The Georgia Tech researchers worked with colleagues at the Hanoi University of Science and Technology in Vietnam to create simulations that identified four lead-free perovskites as promising candidates for solar cell materials. Two of them have already been synthesized and the other two are recommended for further investigations.

"This XSEDE-supported research relies on large-scale computations — a first step in our overall plan, which begins with showing simulations of this chemical space of HOIPs," said Huan Tran, a Georgia Tech materials science and engineering professor and co-author of Lead-free HOIPs for Solar Applications, which was published earlier this year in The Journal of Chemical Physics.

"Next, we will use these simulations to collaborate with experimental experts who can synthesize and test the predicted HOIPs — no personal computer can handle this level of computations hence the XSEDE supercomputers are a critically important aspect of our project."

"The technical support provided by both XSEDE groups was simply excellent as they helped us solve our problems very efficiently and promptly." -- Huan Tran, Georgia Institute of Technology

Tran and co-author Vu Ngoc Tuoc, a theoretical physics professor at the Hanoi University of Science and Technology, relied heavily upon Comet and Stampede2 for the large-scale computations that allowed them to conduct their research at a much higher level of detail.

They also relied on the SDSC and TACC support staff to help when needed. "The technical support provided by both XSEDE groups was simply excellent as they helped us solve our problems very efficiently and promptly," Tran said.

"XSEDE offered us access to leading computational facilities, and this is a very important factor for enabling my research topics and accelerating my projects," Tran continued. "In the coming era of materials informatics, computational materials data is the most important infrastructure and I find Comet, Stampede2, and other XSEDE facilities provide the ideal platform for boosting up the development of these areas."

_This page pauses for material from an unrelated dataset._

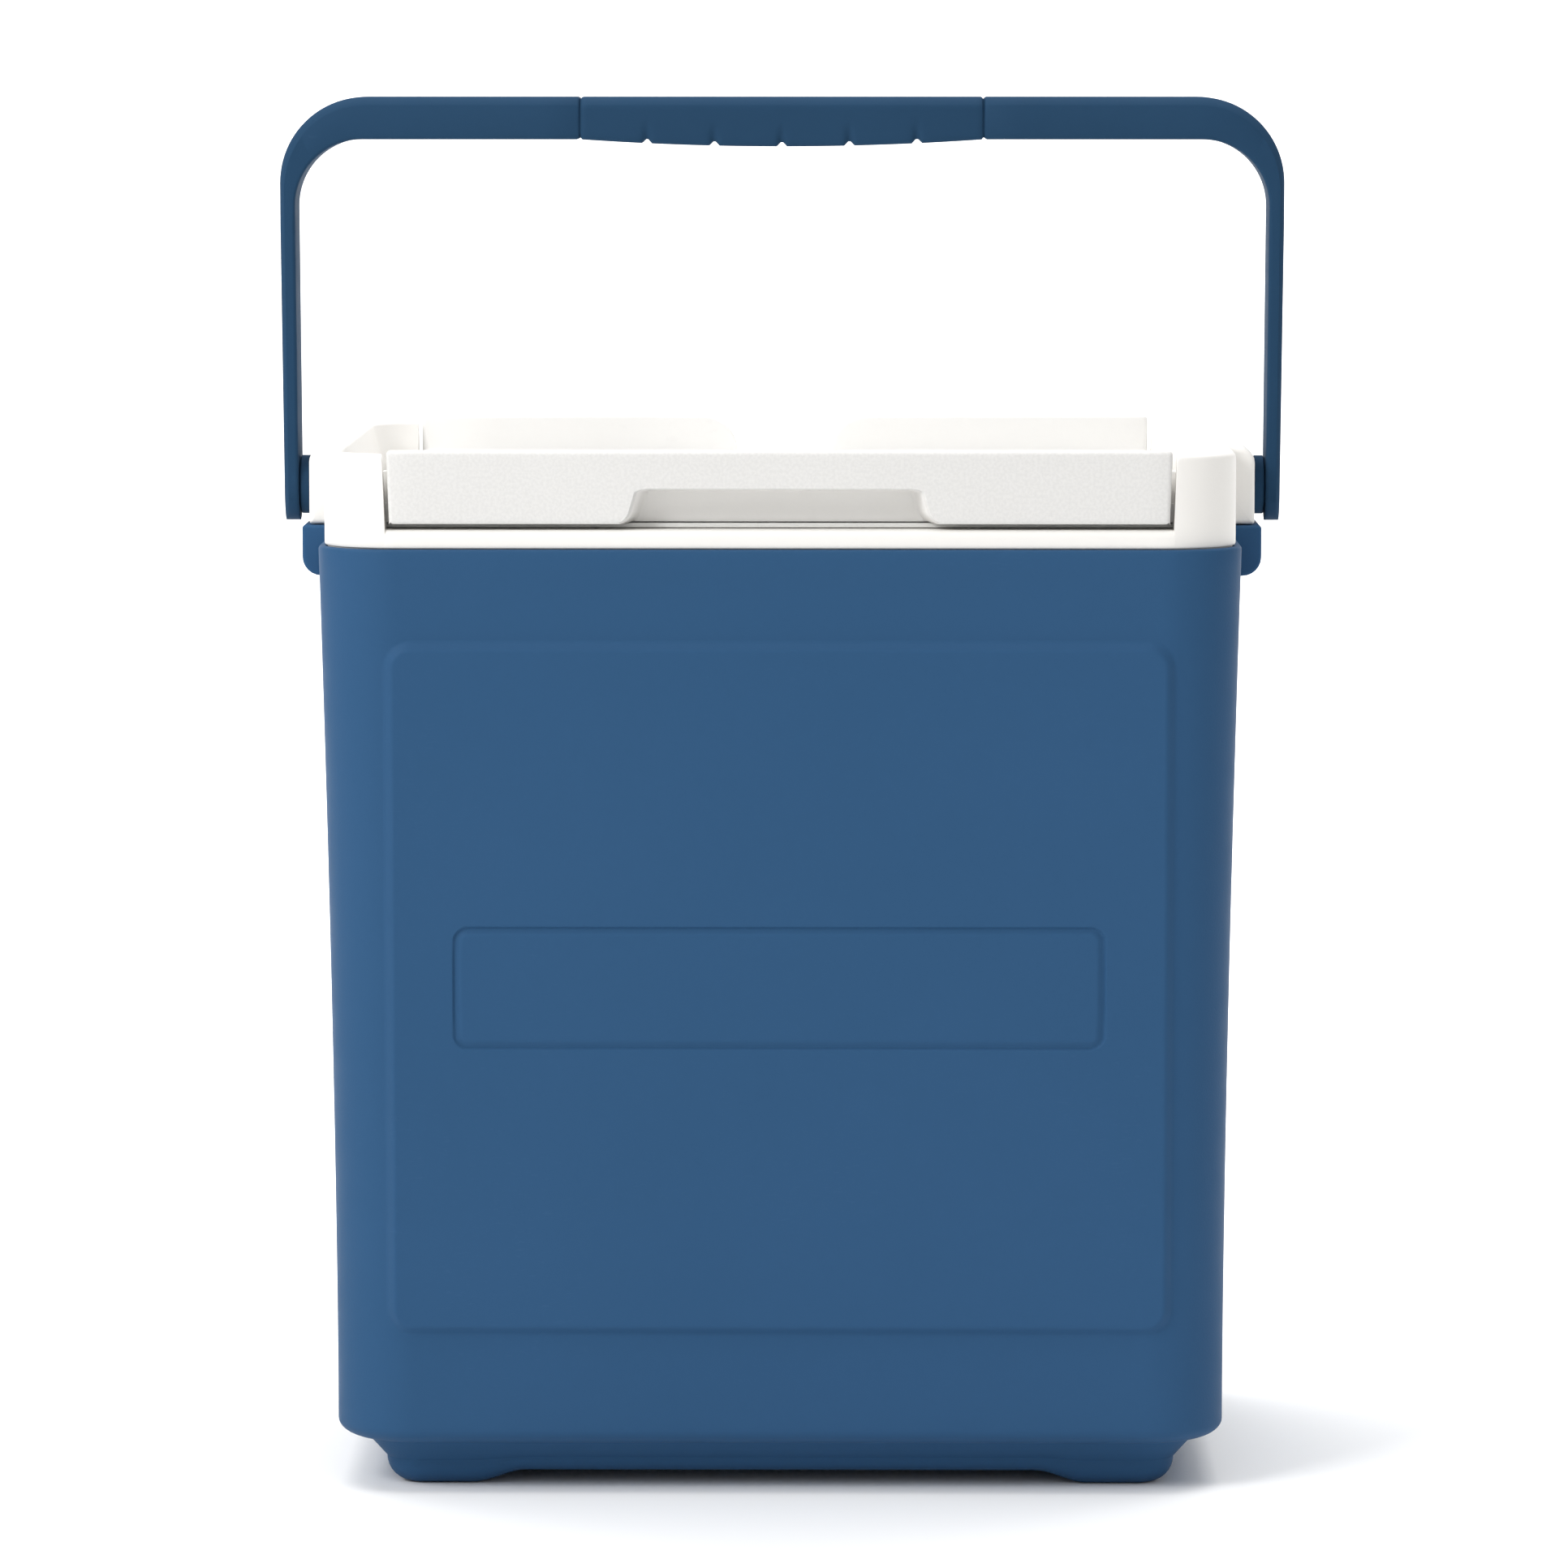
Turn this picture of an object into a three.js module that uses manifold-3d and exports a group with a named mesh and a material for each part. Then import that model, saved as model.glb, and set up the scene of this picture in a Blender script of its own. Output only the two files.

This research was supported by Vingroup Innovation Foundation under project VINIF.2019.DA03, and XSEDE (TG-DMR170031). The structures of the HOIPs reported in this work are available in the supplementary material and at http://godeepdata.org/

At a Glance

  • XSEDE-allocated resources from SDSC and TACC were used to simulate four lead-free perovskites as promising candidates for solar cell materials.
  • These perovskites could eventually be used to provide lower-cost, efficient solar energy.
  • Next steps for this research include synthesizing and testing the simulations.